Monday, June 27, 2011

Just One More "Upside of Divorce" (for now...)

As I said before, there are many, many more upsides of divorce/separation than there are downsides. I've added a few here in the last few posts and they can be small and large, short and long ones too.
This one is about getting a break as a single parent when the ex-partner has them for a couple days or the weekend. I actually found many with this topic, but wanted to share this good one by Jen.
Enjoy,
Brian Daniel


The upside of divorce
Posted on November 21, 2008 by Jen
It has been brought to my attention on occasion that I am just a bit too giddy at the notion of me time, as in time away from my children. They say this, I believe, because I sometimes jump in the air and click my heels together in sort of of a leprechaun manner when their father picks them up for a weekend. Or I have been known to cackle when I know a span of time is approaching and they will all be someplace other than under my supervision. Apparently the older two take these actions personally and hold me accountable for their anguish. To this I say, “Boo effing hoo. Not true.”

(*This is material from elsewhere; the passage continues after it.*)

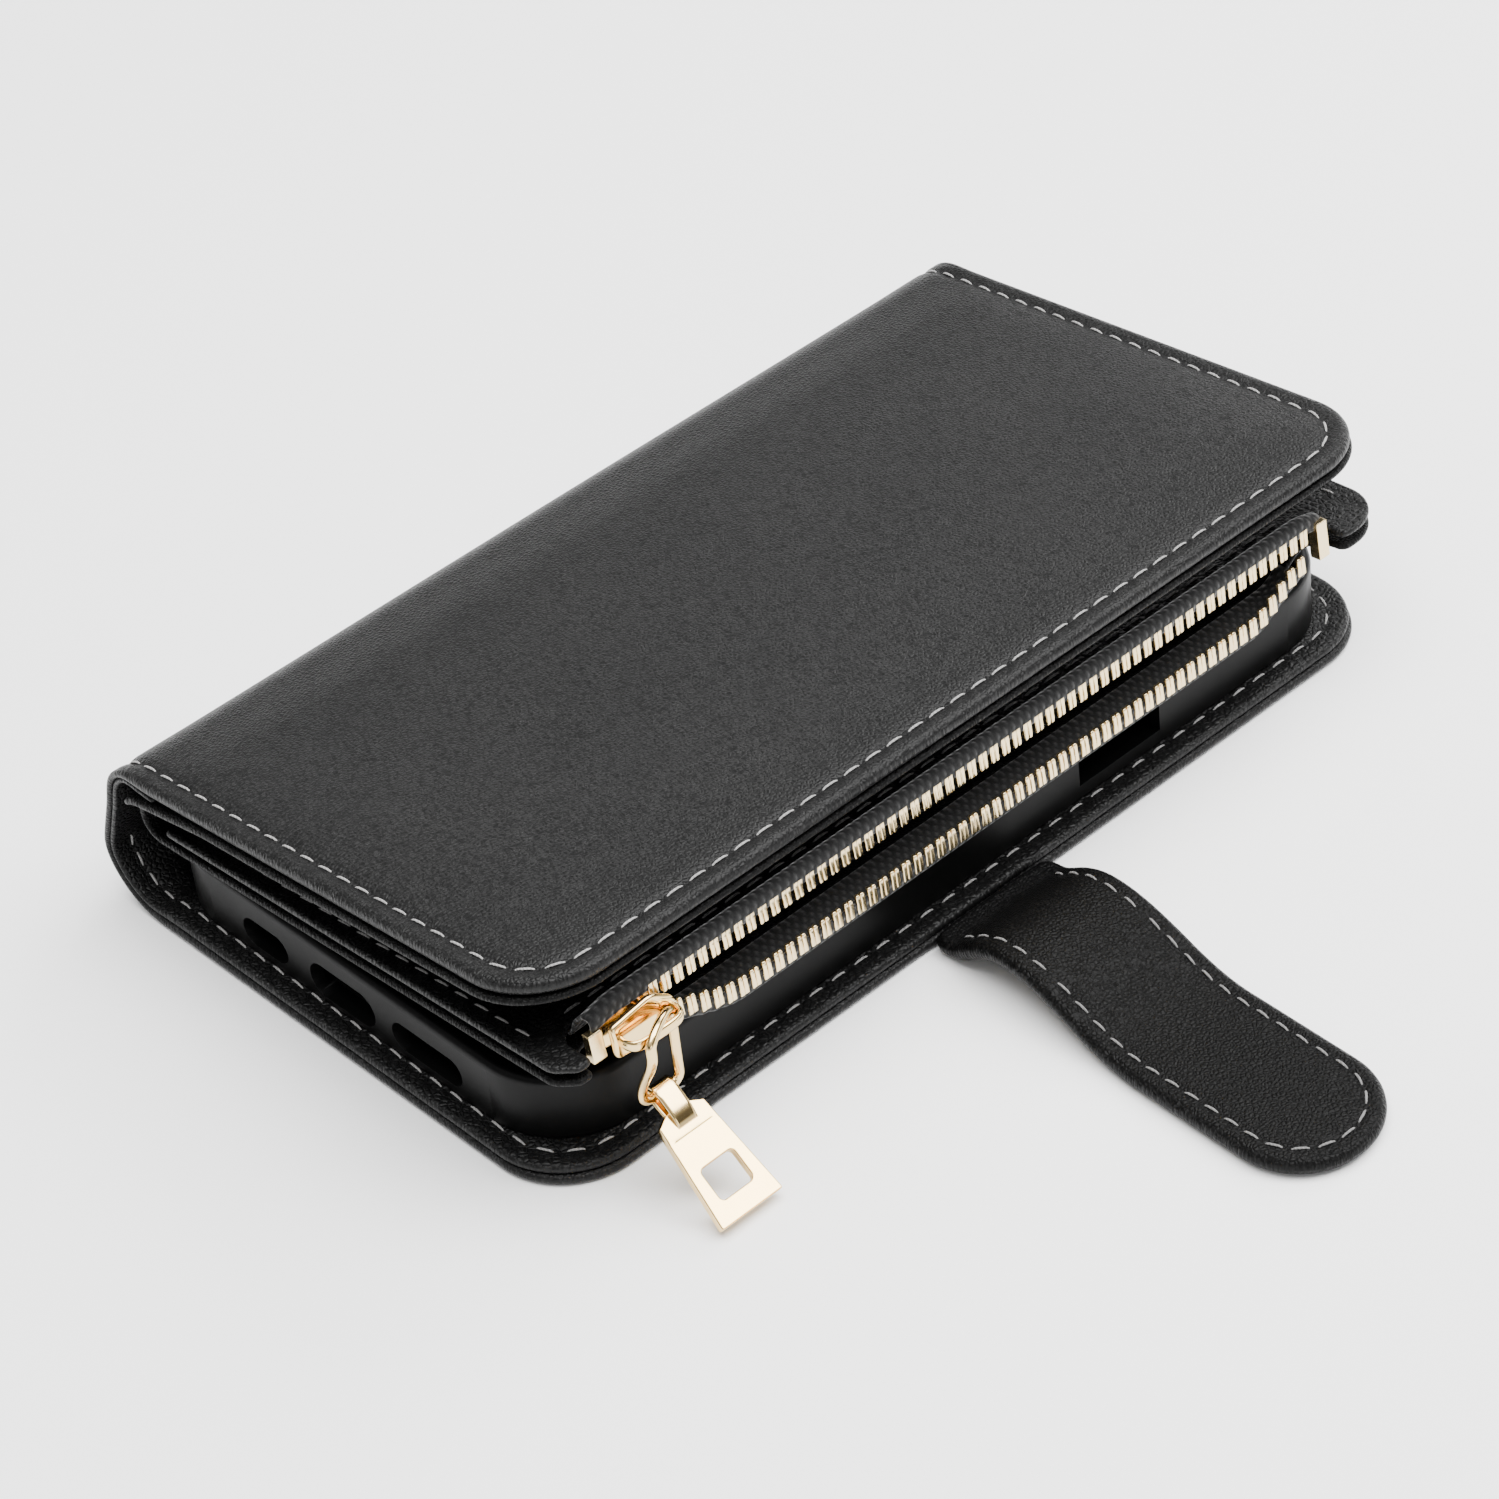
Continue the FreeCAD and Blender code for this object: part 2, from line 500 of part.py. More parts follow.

If I am being honest I have to admit that the thought of not mediating between a hostile teen and a diva-ish tween is a pleasant one. As is the concept of not being Devon’s hand servant for any length of time. But as I have come to discover over the years, there is more to this mothering thing than hovering and serving. I actually like them, which I sometimes believe is more of a test than loving them. I will always love them unconditionally to the depths of my soul, but like? Different thing all together.

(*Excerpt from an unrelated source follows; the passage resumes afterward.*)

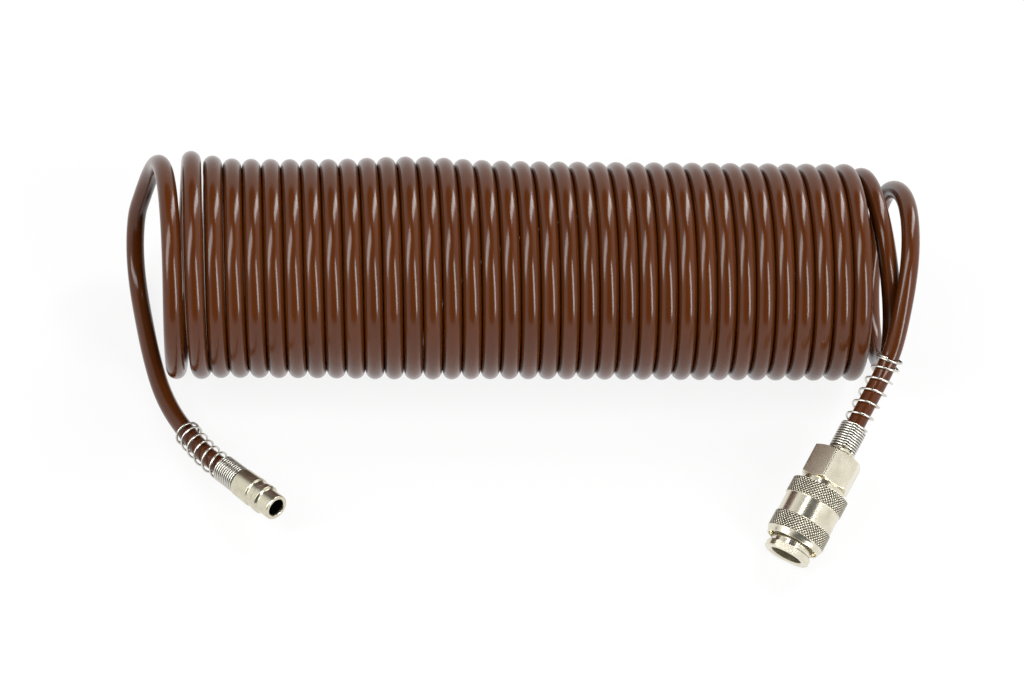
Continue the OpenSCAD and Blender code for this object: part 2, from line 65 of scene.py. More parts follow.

Another truth is that more often than not when I am away from my children I am at a loss. It is sort of like wearing a new pair of super cool pants that fit my hind region perfectly only to discover they have no front pockets, which leaves me looking like an uber ass when all I am striving for is cool chic. Because when I am without my children for any time span of more than a few hours I begin to feel itchy in the hand area, I simply haven’t the faintest idea of what to do with them. So it isn’t the reality of being child-free that pumps me up so, it is the idea of it. The thought that I could pick up and go anywhere without having to pack snacks and make sure there are a sufficient number of seat belts in the car. The concept of absolute freedom without explaining a single thing to another person. These ideas are what fire me up when I fantasize about two days without my brood. But the reality is that after about 90 minutes of just my voice in my head I start to wonder where they are and if perhaps maybe I should turn on the ringer of my cell phone just in case they need me to come to wherever they might be.